Copy out each line containing "this" from the entries below.
--- BEGIN ---
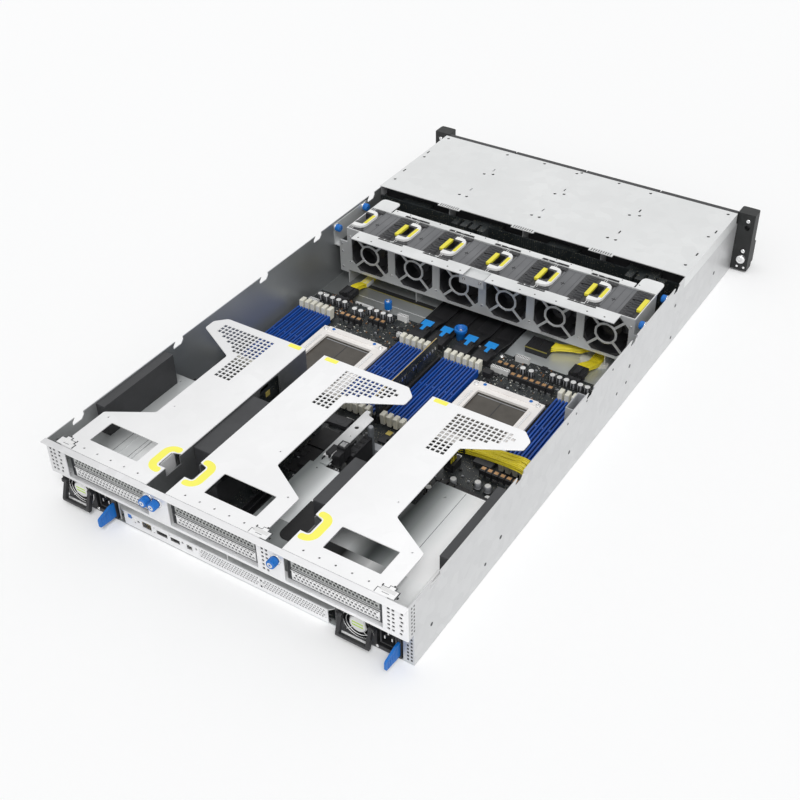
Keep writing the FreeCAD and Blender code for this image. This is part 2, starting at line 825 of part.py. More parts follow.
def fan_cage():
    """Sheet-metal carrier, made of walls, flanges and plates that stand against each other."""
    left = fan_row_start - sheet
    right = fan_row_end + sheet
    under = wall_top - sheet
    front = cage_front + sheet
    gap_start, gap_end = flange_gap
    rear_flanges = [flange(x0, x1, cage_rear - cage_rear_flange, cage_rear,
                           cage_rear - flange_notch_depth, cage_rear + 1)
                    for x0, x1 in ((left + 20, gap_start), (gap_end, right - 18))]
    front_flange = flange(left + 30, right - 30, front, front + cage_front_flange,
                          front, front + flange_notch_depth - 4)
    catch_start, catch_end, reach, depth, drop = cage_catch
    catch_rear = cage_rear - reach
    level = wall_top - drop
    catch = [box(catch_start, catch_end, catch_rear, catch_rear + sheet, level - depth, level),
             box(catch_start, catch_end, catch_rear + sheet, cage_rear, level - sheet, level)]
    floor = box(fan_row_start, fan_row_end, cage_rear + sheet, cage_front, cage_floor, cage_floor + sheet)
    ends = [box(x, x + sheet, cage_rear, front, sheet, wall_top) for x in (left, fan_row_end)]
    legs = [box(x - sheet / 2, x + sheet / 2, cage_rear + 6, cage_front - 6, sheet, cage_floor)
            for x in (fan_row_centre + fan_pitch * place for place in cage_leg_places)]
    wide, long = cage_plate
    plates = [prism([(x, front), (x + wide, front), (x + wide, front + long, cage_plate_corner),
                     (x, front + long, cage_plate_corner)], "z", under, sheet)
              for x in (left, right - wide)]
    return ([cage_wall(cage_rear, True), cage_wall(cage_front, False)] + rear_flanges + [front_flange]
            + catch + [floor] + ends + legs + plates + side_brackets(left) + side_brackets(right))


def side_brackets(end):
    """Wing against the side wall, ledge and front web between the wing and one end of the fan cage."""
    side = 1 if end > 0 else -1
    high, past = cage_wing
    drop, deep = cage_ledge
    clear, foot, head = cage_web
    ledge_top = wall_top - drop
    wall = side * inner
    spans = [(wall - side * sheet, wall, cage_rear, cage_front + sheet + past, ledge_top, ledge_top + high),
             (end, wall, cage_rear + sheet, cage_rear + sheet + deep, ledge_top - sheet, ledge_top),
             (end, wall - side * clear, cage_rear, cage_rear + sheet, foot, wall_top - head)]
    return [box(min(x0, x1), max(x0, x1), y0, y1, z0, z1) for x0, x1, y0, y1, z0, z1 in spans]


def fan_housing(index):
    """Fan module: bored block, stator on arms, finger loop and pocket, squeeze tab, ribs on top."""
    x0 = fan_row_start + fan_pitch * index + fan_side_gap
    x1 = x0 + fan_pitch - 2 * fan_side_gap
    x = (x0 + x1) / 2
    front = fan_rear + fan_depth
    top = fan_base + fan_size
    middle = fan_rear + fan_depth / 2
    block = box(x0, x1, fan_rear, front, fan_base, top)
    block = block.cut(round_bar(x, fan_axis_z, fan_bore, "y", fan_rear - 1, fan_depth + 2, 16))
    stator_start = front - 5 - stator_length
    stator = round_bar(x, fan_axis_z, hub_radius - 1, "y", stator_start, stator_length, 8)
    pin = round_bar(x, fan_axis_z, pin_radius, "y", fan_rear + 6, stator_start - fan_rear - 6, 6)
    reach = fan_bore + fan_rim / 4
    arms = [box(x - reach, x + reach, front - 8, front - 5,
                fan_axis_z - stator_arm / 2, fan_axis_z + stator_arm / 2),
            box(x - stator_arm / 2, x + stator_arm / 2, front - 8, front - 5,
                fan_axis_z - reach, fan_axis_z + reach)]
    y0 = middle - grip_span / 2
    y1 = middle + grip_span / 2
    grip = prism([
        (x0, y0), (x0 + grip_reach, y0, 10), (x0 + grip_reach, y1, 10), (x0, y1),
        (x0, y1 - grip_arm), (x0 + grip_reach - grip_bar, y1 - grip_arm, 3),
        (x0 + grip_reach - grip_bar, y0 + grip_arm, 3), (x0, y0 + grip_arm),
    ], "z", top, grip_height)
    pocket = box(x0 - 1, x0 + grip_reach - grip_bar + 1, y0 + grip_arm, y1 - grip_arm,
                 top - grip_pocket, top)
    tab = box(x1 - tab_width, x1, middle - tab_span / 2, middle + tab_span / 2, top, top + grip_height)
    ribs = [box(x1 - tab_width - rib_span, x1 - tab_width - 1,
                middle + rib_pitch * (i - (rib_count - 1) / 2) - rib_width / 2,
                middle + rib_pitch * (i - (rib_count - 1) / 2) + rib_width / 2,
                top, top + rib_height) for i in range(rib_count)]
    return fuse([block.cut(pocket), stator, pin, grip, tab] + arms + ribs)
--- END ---
--- BEGIN ---
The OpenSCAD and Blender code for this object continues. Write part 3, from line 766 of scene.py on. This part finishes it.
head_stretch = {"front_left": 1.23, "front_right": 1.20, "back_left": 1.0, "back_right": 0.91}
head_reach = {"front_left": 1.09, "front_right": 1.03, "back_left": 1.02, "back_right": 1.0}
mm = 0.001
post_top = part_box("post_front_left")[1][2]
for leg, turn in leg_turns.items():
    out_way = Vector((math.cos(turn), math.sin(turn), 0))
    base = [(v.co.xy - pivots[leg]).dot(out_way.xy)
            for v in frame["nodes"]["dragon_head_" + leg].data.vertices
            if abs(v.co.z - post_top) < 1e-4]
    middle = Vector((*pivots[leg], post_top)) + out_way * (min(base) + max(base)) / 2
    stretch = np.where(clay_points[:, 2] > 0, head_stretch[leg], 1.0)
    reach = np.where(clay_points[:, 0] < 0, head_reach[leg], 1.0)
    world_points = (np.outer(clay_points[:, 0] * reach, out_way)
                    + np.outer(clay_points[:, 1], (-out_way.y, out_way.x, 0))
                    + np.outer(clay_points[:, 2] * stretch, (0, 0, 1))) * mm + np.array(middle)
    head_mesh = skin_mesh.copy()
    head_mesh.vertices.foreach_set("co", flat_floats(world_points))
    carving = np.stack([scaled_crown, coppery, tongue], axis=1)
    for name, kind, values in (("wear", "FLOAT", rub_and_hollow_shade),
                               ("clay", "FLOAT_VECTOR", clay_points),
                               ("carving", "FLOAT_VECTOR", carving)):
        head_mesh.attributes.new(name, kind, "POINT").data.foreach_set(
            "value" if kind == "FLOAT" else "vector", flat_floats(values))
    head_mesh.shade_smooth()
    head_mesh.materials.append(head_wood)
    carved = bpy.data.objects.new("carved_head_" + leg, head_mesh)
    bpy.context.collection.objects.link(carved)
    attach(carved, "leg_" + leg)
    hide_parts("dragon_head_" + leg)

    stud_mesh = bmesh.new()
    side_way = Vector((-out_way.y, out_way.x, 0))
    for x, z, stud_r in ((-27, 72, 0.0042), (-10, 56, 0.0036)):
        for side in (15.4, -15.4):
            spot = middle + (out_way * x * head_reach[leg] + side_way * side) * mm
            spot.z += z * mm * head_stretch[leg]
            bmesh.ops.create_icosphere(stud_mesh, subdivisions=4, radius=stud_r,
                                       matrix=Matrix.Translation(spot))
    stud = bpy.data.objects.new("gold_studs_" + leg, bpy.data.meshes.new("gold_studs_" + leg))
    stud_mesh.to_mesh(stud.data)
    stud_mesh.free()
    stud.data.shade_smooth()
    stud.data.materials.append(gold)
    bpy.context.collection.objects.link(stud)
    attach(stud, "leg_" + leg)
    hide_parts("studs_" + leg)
--- END ---
Exercise solution:
Keep writing the FreeCAD and Blender code for this image. This is part 2, starting at line 825 of part.py. More parts follow.
The OpenSCAD and Blender code for this object continues. Write part 3, from line 766 of scene.py on. This part finishes it.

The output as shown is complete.